Unit testing is hugely popular these days, but the only testing that really counts in the end is done at the system level. Specifically, testing difficult components across a wide range of inputs can be faster at the unit level, but it doesn’t remove the need to verify that the integration with other pieces is also functioning. In that way, some unit testing for difficult pieces may be effective, but unit testing rather simple and obvious pieces at both the unit level and the system level is wasted effort, and it creates make-work when extending the code. Automated system testing is hugely effective, but strangely not very popular. I guess it is just easier to splat it out at the unit level, or visually inspect the results.

From a user perspective, simple functionality that is easily explained is important for a usable tool but it also makes the testing simpler as well. If the test cases are hugely complicated and hard to complete properly, chances are the software isn’t too pleasant to use. The two are related. Code should always encapsulate the inherent difficulties, even if that means the code is somewhat more complicated. An overly-simple internal algorithm that transfers the problems up to the users may seem elegant, but if it isn’t really solving the problem at hand, it isn’t really useful (and the users are definitely not going to be grateful).
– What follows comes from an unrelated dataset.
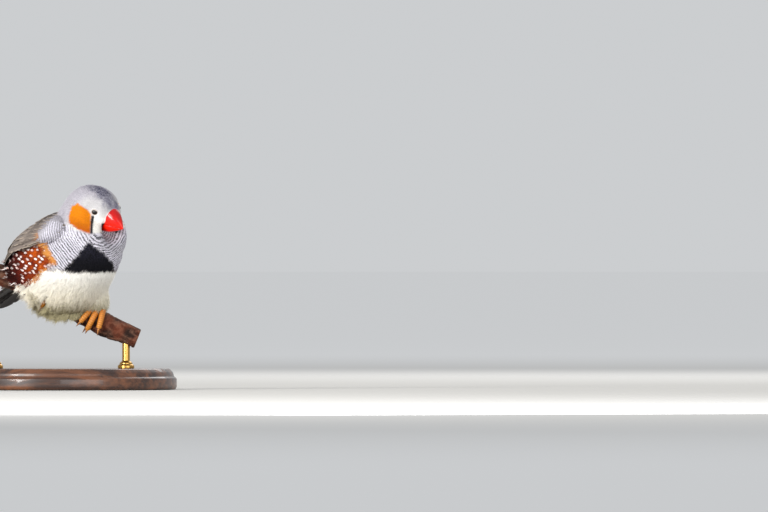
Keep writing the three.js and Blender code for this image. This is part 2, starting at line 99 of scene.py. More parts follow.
# %% Turning arrays into a mesh
def add_mesh(name, points, faces, material, values=None, patches=None):
    """A piece from points in the room's millimetres and arrays of each face's corners.

    values are what the material reads at each point, patches its places on the UV map.
    """
    mesh = bpy.data.meshes.new(name)
    corners = np.concatenate([part.ravel() for part in faces]).astype(np.int32)
    counts = np.concatenate([np.full(len(part), part.shape[1]) for part in faces])
    starts = np.concatenate([[0], np.cumsum(counts)[:-1]]).astype(np.int32)
    mesh.vertices.add(len(points))
    mesh.vertices.foreach_set("co", (points * MM).astype(np.float32).ravel())
    mesh.loops.add(len(corners))
    mesh.loops.foreach_set("vertex_index", corners)
    mesh.polygons.add(len(counts))
    mesh.polygons.foreach_set("loop_start", starts)
    mesh.polygons.foreach_set("use_smooth", np.ones(len(counts), bool))
    for key, data in (values or {}).items():
        if data.ndim == 2:
            layer = mesh.attributes.new(key, "FLOAT_COLOR", "POINT")
            colour = np.concatenate([data, np.ones((len(data), 1))], axis=1)
            layer.data.foreach_set("color", colour.astype(np.float32).ravel())
        else:
            layer = mesh.attributes.new(key, "FLOAT", "POINT")
            layer.data.foreach_set("value", data.astype(np.float32))
    if patches is not None:
        layer = mesh.uv_layers.new(name="OFBake")
        layer.data.foreach_set("uv", patches[corners].astype(np.float32).ravel())
    mesh.update(calc_edges=True)
    mesh.materials.append(material)
    piece = bpy.data.objects.new(name, mesh)
    bpy.context.scene.collection.objects.link(piece)
    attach(piece, "root")
    triangles = int((counts - 2).sum())
    print(f"{name}: {len(points)} points, {triangles} triangles")
    return piece


# %% Small helpers for shapes
def ramp(value, low, high):
    """A soft step from 0 at low to 1 at high."""
    share = np.clip((value - low) / (high - low), 0, 1)
    return share * share * (3 - 2 * share)


def ripple(points, size, seed, waves=9):
    """Smooth noise from about -1 to 1, with lumps about as large as size, from crossing waves."""
    dice = np.random.default_rng(seed)
    ways = unit(dice.normal(size=(waves, 3)))
    ways = ways * (dice.uniform(0.6, 1.5, (waves, 1)) * math.pi / size)
    return np.sin(points @ ways.T + dice.uniform(0, 6.3, waves)).sum(1) / 4


def grid_faces(rows, columns, closed=False):
    """Quads between the points of a grid, stored row by row."""
    wide = columns if closed else columns - 1
    row, column = np.meshgrid(np.arange(rows - 1), np.arange(wide), indexing="ij")
    here = row * columns + column
    beside = row * columns + (column + 1) % columns
    return np.stack([here, beside, beside + columns, here + columns], axis=-1).reshape(-1, 4)


def hexed(code):
    """A colour from its usual six digits, as the linear numbers that Blender mixes with."""
    srgb = np.array([int(code[i : i + 2], 16) for i in (0, 2, 4)]) / 255
    return np.where(srgb <= 0.04045, srgb / 12.92, ((srgb + 0.055) / 1.055) ** 2.4)


print("grey half way:", hexed("808080").round(3))

# %% [markdown]
# ## The body's outline
# The solids of the trunk are the smooth outline round a few eggs. Feathers that lie on the trunk need
# that surface, also between the solids' corners, so the same eggs are measured here again: how far does
# a ray from the middle run before it leaves them?

# %% Eggs of the trunk
TRUNK_EGGS = [
    ((1.4, 0, -0.2), (20, 18.2, 16.7), 34),
    ((-8, 0, 0.5), (17.5, 21, 11.5), 35),
    ((-3.5, 0, -9.8), (15, 13, 11.4), 12),
    ((-19, 0, -3.8), (10, 8.5, 6), 27),
]
EGG_BLEND = 9


def egg_reach(egg, rays):
    centre, half, tilt = egg
    tipped = turn("y", tilt)
    ray = rays @ tipped.T / half
    middle = np.array(centre) @ tipped.T / half
    ray_ray = (ray * ray).sum(1)
    ray_middle = ray @ middle
    root = ray_middle**2 - ray_ray * (middle @ middle - 1)
    far = (ray_middle + np.sqrt(np.maximum(root, 0))) / ray_ray
    return np.where(root > 0, np.maximum(far, 0), 0)


def trunk_reach(rays):
    total = sum(egg_reach(egg, rays) ** EGG_BLEND for egg in TRUNK_EGGS)
    return total ** (1 / EGG_BLEND)


print("breast at", trunk_reach(np.array([[1.0, 0, 0]])).round(1), "mm before the middle")

# %% [markdown]
# ## One skin under the feathers
# The solids of head, neck and trunk are apart by a hair's breadth so that they can be named. A real bird
# has one skin. Copies of them are grown a little, so that they touch, melted into one surface by the
# Remesh modifier, and smoothed. The skin is then sunk by the depth of the coat that will lie on it.

# %% Melting the solids into one
SKIN_VOXEL = 0.6
SKIN_GROWTH = 0.35


def melted_flesh():
    points, faces, count = [], [], 0
    for node in ("head", "neck", "torso"):
        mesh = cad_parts[node].data
        mesh.calc_loop_triangles()
        at = np.empty(len(mesh.vertices) * 3)
        mesh.vertices.foreach_get("co", at)
        triangles = np.empty(len(mesh.loop_triangles) * 3, np.int32)
        mesh.loop_triangles.foreach_get("vertices", triangles)
        merged, same = np.unique(at.reshape(-1, 3).round(7), axis=0, return_inverse=True)
        points.append(merged)
        faces.append(same.ravel()[triangles].reshape(-1, 3) + count)
        count += len(merged)
    mesh = bpy.data.meshes.new("melting")
    mesh.from_pydata(np.concatenate(points), [], np.concatenate(faces).tolist())
    solid = bpy.data.objects.new("melting", mesh)
    bpy.context.scene.collection.objects.link(solid)
    grown = solid.modifiers.new("grown", "DISPLACE")
    grown.strength = SKIN_GROWTH * MM
    grown.mid_level = 0
    melted = solid.modifiers.new("melted", "REMESH")
    melted.mode = "VOXEL"
    melted.voxel_size = SKIN_VOXEL * MM
    shape = solid.evaluated_get(bpy.context.evaluated_depsgraph_get()).to_mesh()
    at = np.empty(len(shape.vertices) * 3)
    shape.vertices.foreach_get("co", at)
    quads = np.empty(len(shape.loops), np.int32)
    shape.loops.foreach_get("vertex_index", quads)
    bpy.data.objects.remove(solid)
    return at.reshape(-1, 3) / MM, quads.reshape(-1, 4)


flesh_room, skin_quads = melted_flesh()
print("melted skin:", len(flesh_room), "points")


# %% Smoothing and normals
def spread_to_points(values, corners, count):
    """Adds a row of values to each of its corner points."""
    return np.stack([np.bincount(corners, values[:, i], count) for i in range(3)], axis=1)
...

There are probably a lot more issues that I’ve forgotten. Everything about software development comes down to what you are actually building, and since we’re inherently less than perfect, testing is the only real form of quality control that we can apply. Software development is really more about controlling complexity and difficult people (users, managers AND programmers)  than it is about assembling instructions for a computer to follow (that’s usually the easy part). Testing is that point in the project where the all of the theories, plans, ideas and wishful thinking come crashing into reality. With practice this collision can be dampened, but it’s never going to be easy, and you can’t avoid it. It’s best to spend as much initial effort as possible to keep it from becoming the main source of failure.